Word of the evocative horror picture spread like wildfire, turning Cat People into a hit. Whereas Citizen Kane had earned a paltry $1.5 million at the box office, Cat People raked in $4 million—enough to make it the highest-grossing RKO film of the year. Few people were more delighted by the movie’s success than Lewton’s old mentor David O. Selznick, who wrote in a congratulatory letter, “I know no man in recent years who has made so much out of so little as a first picture.”
11. Cat People inspired some surprising fan mail.

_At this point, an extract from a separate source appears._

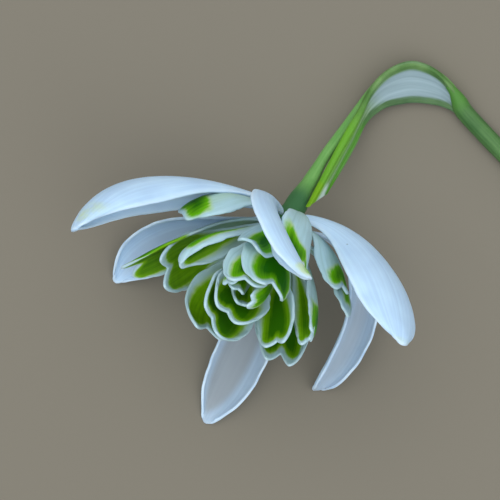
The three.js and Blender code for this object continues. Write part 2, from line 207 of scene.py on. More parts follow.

Numerous viewers thought the exchange between Irena and Russell’s exotic cat lady was laced with sexual tension. According to Bodeen, “Some audience members read a lesbian meaning into the action. I was aware that could happen with the café scene, and Val got several letters after Cat People was released, praising him for introducing to films in Hollywood.”
While Lewton was surprised by this reading of the film, Bodeen privately embraced it: “I rather liked the insinuation and thought it added a neat bit of interpretation to the scene. Irena’s fears about destroying a lover if she kissed him could be because she was really a lesbian who loathed being kissed by a man.”